The Riddle of the Sands (1979)

The Riddel of the Sands poster

What a treat it is to see this in widescreen and Panavision – a delightful slow-burn of a romantic adventure spy film, adapted from the classic by Erskine Childers. Written by director Tony Maylam and John Bailey, it tells the tale of Arthur Davies (Simon MacCorkindale) an amateur yachtsman charting the sandbanks of the area around the Frisian Islands off the North German coast in 1903. He is discovered by the sinister Dollmann (Alan Badel) a salvage merchant whose daughter (Jenny Agutter) he befriends.

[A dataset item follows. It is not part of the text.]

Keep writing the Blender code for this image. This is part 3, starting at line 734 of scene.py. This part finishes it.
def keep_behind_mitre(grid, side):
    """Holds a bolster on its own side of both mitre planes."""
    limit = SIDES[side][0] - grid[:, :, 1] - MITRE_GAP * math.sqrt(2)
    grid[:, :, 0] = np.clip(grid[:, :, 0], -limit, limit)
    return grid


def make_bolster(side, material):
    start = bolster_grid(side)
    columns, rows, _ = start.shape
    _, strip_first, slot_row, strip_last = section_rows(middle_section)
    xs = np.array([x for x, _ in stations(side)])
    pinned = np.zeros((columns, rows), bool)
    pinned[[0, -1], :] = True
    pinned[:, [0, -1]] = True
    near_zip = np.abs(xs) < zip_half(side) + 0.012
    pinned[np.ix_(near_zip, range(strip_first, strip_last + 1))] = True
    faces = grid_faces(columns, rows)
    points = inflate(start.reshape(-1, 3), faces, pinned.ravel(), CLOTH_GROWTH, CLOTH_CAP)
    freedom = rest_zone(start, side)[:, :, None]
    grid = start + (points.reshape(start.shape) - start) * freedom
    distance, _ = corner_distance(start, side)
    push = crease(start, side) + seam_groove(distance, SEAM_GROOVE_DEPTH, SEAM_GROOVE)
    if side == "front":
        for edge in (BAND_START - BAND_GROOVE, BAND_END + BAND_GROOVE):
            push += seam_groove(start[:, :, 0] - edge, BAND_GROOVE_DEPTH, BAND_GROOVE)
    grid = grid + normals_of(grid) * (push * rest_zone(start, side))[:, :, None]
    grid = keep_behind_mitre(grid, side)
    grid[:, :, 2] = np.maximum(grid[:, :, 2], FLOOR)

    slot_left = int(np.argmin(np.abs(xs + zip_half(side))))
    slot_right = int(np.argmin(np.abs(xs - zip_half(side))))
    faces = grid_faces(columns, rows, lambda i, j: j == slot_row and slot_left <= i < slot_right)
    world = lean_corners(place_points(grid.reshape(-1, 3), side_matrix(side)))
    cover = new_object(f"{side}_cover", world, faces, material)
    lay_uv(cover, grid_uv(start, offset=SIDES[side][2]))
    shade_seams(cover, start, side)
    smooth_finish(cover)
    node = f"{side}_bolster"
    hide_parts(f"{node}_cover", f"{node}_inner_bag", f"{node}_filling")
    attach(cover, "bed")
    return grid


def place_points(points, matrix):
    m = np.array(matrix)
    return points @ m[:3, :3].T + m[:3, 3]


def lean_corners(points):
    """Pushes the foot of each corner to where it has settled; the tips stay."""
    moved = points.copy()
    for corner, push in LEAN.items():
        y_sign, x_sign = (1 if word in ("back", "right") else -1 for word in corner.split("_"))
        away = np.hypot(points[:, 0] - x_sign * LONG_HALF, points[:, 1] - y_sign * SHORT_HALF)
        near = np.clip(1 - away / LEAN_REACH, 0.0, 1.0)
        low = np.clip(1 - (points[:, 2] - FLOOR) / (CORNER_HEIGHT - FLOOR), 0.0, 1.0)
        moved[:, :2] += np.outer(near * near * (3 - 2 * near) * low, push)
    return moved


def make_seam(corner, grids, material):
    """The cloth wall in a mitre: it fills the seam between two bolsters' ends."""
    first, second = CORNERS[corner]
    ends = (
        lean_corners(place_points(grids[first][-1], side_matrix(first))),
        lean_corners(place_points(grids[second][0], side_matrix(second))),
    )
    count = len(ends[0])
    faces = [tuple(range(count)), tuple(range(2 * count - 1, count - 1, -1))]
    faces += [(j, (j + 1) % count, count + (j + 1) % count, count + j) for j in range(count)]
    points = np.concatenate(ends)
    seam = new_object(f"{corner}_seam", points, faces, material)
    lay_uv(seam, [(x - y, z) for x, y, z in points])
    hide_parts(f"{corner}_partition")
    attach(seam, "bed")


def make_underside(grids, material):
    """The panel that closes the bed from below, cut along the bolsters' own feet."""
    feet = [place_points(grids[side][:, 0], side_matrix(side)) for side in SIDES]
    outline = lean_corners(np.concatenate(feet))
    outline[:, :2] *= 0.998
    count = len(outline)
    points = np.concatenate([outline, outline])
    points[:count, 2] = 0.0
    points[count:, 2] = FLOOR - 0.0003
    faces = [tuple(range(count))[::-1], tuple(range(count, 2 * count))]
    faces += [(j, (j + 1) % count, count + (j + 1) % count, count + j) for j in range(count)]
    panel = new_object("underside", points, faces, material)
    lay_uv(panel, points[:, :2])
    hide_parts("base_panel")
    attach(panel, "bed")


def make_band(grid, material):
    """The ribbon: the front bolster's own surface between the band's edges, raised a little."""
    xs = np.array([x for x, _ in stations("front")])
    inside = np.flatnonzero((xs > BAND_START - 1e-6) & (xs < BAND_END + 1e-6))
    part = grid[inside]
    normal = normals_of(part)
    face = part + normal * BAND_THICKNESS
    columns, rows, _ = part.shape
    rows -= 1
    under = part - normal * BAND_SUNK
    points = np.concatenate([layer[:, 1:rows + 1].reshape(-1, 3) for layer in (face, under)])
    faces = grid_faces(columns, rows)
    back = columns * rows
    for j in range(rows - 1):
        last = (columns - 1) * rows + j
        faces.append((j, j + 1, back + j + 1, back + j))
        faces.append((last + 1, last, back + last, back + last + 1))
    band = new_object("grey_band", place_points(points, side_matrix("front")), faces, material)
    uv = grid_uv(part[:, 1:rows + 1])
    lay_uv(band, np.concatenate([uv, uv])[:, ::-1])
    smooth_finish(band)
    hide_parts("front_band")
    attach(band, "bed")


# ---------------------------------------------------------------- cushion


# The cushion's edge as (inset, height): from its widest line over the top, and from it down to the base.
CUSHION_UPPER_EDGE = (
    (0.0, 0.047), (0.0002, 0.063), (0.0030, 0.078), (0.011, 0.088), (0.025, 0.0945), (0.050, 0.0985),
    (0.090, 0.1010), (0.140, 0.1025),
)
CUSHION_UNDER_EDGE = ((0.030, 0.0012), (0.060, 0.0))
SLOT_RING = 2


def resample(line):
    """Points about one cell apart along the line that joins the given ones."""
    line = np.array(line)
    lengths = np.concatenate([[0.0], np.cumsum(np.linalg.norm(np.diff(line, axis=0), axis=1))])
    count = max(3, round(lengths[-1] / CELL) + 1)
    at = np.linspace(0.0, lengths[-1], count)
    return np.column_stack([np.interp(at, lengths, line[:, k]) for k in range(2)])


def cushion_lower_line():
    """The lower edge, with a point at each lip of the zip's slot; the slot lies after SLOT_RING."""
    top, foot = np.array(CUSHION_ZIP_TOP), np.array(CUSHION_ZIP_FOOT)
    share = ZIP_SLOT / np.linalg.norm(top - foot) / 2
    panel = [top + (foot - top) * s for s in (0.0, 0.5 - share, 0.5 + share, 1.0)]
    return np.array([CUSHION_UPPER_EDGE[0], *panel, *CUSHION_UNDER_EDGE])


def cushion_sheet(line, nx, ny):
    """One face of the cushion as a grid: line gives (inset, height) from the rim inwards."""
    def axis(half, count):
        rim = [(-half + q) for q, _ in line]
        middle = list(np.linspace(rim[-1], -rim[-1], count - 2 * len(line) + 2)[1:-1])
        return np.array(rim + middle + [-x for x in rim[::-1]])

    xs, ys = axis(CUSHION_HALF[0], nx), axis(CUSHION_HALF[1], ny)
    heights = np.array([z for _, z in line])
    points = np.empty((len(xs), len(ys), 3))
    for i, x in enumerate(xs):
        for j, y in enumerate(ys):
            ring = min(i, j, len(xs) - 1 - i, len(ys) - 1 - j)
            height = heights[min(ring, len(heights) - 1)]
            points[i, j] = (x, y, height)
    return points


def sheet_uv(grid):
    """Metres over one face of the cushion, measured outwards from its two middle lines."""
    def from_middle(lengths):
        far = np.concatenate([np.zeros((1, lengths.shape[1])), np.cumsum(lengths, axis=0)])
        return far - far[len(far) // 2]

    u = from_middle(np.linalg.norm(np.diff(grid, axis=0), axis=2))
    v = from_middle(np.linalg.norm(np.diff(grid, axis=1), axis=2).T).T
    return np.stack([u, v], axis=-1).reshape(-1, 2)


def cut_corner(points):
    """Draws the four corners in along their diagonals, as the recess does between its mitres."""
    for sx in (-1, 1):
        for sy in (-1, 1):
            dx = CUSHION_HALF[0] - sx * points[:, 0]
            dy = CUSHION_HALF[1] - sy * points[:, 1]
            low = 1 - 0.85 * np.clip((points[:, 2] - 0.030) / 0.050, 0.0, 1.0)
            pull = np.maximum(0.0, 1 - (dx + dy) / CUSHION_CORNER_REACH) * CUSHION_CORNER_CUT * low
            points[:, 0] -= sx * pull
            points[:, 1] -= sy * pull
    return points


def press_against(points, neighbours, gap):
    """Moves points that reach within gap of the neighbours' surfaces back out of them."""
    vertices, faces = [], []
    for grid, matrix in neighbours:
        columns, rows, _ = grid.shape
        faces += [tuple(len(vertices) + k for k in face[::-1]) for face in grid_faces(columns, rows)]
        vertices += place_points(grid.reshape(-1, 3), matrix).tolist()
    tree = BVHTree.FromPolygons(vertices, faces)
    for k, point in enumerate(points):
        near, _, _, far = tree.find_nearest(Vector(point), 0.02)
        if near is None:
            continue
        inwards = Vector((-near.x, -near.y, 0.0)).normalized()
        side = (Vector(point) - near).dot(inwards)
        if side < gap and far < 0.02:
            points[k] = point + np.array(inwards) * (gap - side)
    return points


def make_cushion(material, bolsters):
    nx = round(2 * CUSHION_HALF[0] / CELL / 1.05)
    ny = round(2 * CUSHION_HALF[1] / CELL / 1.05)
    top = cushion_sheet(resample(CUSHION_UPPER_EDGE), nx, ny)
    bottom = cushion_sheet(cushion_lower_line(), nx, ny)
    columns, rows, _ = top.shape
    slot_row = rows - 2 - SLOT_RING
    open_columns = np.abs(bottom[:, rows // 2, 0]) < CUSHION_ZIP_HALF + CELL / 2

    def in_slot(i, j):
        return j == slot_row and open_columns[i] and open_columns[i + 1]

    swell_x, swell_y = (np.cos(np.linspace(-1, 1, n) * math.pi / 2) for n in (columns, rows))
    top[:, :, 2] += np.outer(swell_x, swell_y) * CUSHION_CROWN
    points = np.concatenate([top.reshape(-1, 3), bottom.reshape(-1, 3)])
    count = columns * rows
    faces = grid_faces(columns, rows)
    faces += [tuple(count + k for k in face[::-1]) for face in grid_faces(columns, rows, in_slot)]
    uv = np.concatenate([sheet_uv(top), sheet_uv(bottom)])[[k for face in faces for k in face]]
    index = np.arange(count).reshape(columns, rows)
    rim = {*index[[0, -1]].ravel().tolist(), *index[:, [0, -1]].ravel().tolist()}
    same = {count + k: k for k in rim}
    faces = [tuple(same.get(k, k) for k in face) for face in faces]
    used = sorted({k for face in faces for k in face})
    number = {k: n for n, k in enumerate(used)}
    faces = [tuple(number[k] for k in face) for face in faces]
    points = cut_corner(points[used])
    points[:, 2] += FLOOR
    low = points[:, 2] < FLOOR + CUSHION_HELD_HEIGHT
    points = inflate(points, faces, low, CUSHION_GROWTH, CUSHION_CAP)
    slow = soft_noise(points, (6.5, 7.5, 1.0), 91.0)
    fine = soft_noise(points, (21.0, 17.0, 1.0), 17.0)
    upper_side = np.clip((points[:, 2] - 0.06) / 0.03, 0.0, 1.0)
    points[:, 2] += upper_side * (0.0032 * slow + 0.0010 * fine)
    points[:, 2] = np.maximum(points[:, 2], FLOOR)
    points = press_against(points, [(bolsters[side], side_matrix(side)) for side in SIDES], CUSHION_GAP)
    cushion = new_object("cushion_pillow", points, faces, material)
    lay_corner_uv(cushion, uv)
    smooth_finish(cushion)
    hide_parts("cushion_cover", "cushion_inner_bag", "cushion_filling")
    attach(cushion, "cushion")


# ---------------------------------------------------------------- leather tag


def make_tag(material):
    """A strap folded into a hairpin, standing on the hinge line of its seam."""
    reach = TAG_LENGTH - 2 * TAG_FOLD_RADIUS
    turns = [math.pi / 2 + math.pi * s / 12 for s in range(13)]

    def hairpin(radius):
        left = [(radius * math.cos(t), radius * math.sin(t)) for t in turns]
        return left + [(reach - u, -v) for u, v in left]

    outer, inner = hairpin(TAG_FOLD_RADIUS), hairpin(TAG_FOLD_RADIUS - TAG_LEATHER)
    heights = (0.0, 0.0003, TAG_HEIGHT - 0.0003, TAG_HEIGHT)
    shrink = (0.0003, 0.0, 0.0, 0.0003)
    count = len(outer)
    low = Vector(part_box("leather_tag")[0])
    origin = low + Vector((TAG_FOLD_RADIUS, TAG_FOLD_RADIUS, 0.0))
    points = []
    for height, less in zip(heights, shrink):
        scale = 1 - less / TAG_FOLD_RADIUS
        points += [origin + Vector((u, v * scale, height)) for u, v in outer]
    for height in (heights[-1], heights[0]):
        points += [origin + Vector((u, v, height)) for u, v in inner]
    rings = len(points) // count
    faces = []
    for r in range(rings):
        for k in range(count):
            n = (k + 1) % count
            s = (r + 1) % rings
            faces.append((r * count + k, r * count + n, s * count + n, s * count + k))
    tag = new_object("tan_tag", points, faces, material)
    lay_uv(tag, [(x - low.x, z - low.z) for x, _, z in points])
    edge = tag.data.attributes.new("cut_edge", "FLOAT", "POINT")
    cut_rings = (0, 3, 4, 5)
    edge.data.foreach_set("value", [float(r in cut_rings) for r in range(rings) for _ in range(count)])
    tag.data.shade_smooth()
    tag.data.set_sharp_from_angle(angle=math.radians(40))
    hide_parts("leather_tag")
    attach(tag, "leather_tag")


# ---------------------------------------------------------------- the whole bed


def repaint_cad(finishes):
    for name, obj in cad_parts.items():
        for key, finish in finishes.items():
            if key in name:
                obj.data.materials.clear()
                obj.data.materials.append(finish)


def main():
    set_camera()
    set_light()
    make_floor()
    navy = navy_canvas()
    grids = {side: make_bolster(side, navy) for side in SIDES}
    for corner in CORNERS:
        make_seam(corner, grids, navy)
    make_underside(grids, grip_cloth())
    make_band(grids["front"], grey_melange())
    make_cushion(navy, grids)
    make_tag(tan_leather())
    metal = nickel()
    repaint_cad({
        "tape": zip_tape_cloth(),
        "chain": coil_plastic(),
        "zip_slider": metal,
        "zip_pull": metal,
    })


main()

When Dollman runs him aground en route to duck shooting in the Baltic, he contacts his university friend, Charles Carruthers (Michael York) now working in the Foreign Office with an invitation to join him on vacation. The suspicion that England is about to be invaded by the Kaiser using a flotilla of barges is proven correct. Quietly thrilling, incredibly shot (by the great Christopher Challis, whose son, Drummond, produced) this has some nice directorial touches – concealing Carruthers long after we first hear York’s unmistakeable throaty voice, hiding Badel’s real identity behind an impressive hipster beard, retaining a sense of real tension and implacable difference between these very British buddies – not to mention the fabulous sweaters. I really dig the cut of this jib.